··· Material for the task ···
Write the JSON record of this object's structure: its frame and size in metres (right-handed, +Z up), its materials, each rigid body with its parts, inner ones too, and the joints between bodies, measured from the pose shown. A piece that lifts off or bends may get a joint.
···
··· Material for the task ···
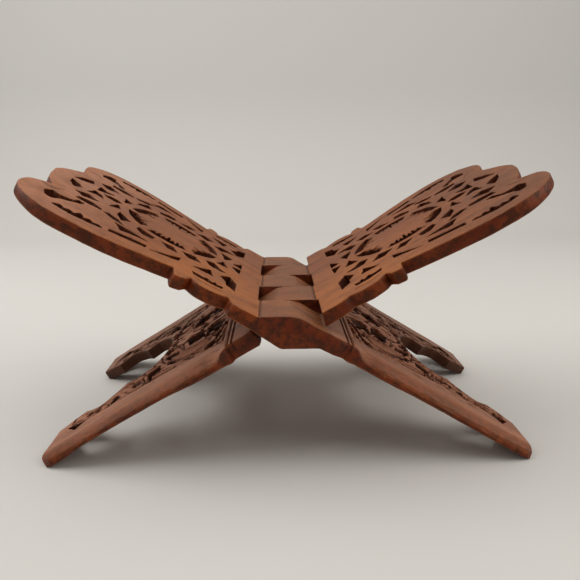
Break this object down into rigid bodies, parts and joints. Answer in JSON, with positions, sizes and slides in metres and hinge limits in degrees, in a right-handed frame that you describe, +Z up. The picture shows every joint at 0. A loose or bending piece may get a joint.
···
··· Material for the task ···
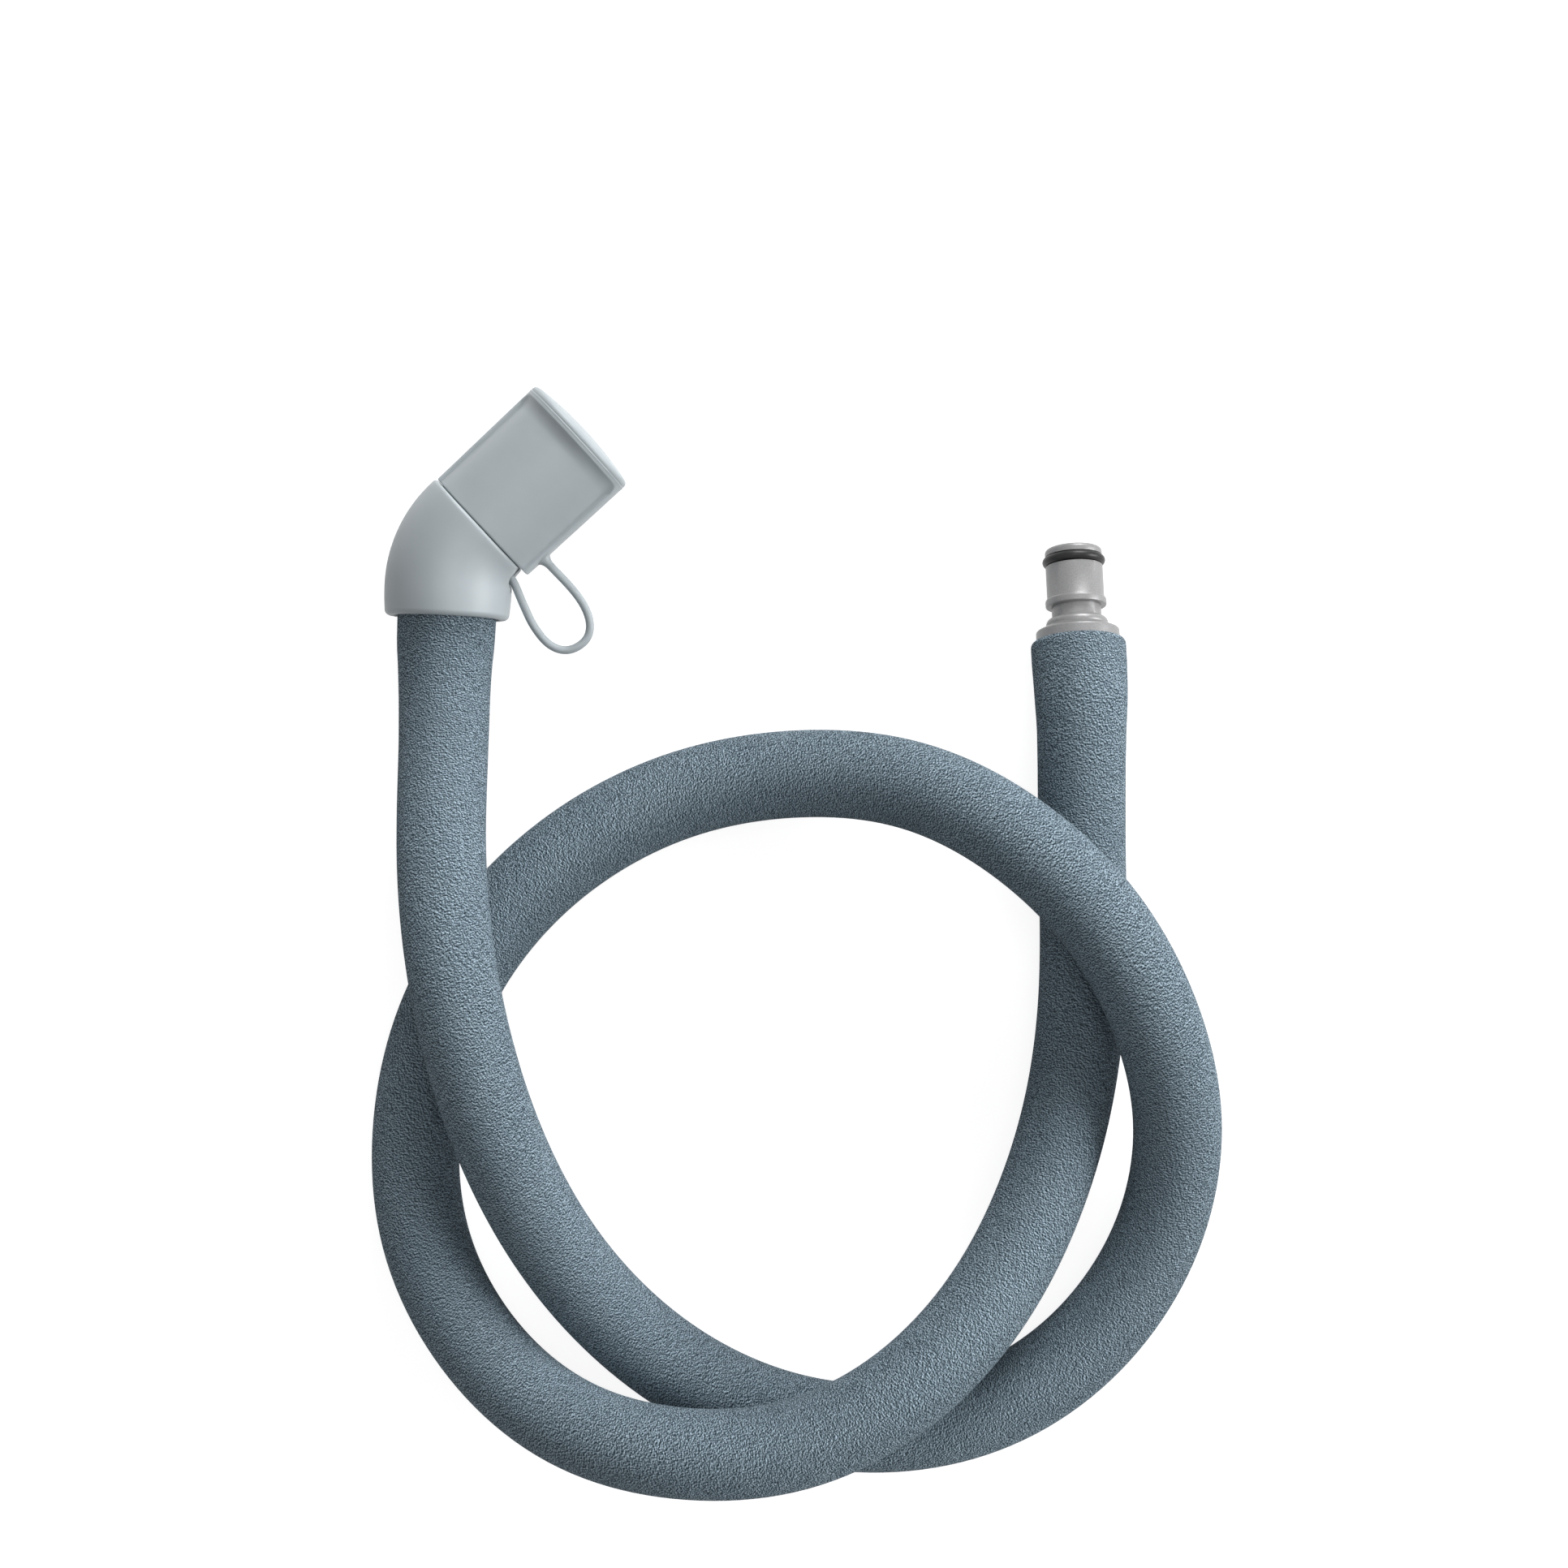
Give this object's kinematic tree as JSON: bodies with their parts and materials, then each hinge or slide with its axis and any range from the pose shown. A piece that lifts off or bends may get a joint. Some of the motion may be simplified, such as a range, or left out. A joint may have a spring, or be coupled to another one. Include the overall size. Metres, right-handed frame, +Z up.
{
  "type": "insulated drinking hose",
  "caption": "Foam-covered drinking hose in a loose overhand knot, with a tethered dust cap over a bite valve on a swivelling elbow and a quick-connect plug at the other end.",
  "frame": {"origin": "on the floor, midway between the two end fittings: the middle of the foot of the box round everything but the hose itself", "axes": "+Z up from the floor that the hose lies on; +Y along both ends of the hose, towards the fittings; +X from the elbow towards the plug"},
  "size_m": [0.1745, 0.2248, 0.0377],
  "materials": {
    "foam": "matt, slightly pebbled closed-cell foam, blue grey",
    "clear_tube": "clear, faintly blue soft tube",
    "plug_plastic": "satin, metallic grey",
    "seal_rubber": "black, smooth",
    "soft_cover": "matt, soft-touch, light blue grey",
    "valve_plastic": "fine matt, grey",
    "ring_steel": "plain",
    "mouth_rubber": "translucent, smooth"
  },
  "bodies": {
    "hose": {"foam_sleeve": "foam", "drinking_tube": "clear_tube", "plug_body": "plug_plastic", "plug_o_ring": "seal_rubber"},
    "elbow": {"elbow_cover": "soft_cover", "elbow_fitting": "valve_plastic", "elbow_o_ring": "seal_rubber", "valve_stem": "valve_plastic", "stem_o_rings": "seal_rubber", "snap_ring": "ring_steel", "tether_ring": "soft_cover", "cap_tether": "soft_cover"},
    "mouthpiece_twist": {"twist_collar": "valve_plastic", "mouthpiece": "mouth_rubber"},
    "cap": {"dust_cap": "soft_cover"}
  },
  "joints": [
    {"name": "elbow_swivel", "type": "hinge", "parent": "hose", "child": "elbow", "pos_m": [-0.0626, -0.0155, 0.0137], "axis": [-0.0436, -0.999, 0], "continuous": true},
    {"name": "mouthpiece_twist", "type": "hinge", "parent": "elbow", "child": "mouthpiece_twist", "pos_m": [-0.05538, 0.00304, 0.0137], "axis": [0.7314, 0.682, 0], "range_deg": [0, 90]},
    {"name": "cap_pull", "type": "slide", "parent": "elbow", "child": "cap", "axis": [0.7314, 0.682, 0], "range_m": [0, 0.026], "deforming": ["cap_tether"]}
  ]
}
···
_What needs to be done:_ Find each line with the string "axis" and copy it out.

_Full output:_
Give this object's kinematic tree as JSON: bodies with their parts and materials, then each hinge or slide with its axis and any range from the pose shown. A piece that lifts off or bends may get a joint. Some of the motion may be simplified, such as a range, or left out. A joint may have a spring, or be coupled to another one. Include the overall size. Metres, right-handed frame, +Z up.
    {"name": "elbow_swivel", "type": "hinge", "parent": "hose", "child": "elbow", "pos_m": [-0.0626, -0.0155, 0.0137], "axis": [-0.0436, -0.999, 0], "continuous": true},
    {"name": "mouthpiece_twist", "type": "hinge", "parent": "elbow", "child": "mouthpiece_twist", "pos_m": [-0.05538, 0.00304, 0.0137], "axis": [0.7314, 0.682, 0], "range_deg": [0, 90]},
    {"name": "cap_pull", "type": "slide", "parent": "elbow", "child": "cap", "axis": [0.7314, 0.682, 0], "range_m": [0, 0.026], "deforming": ["cap_tether"]}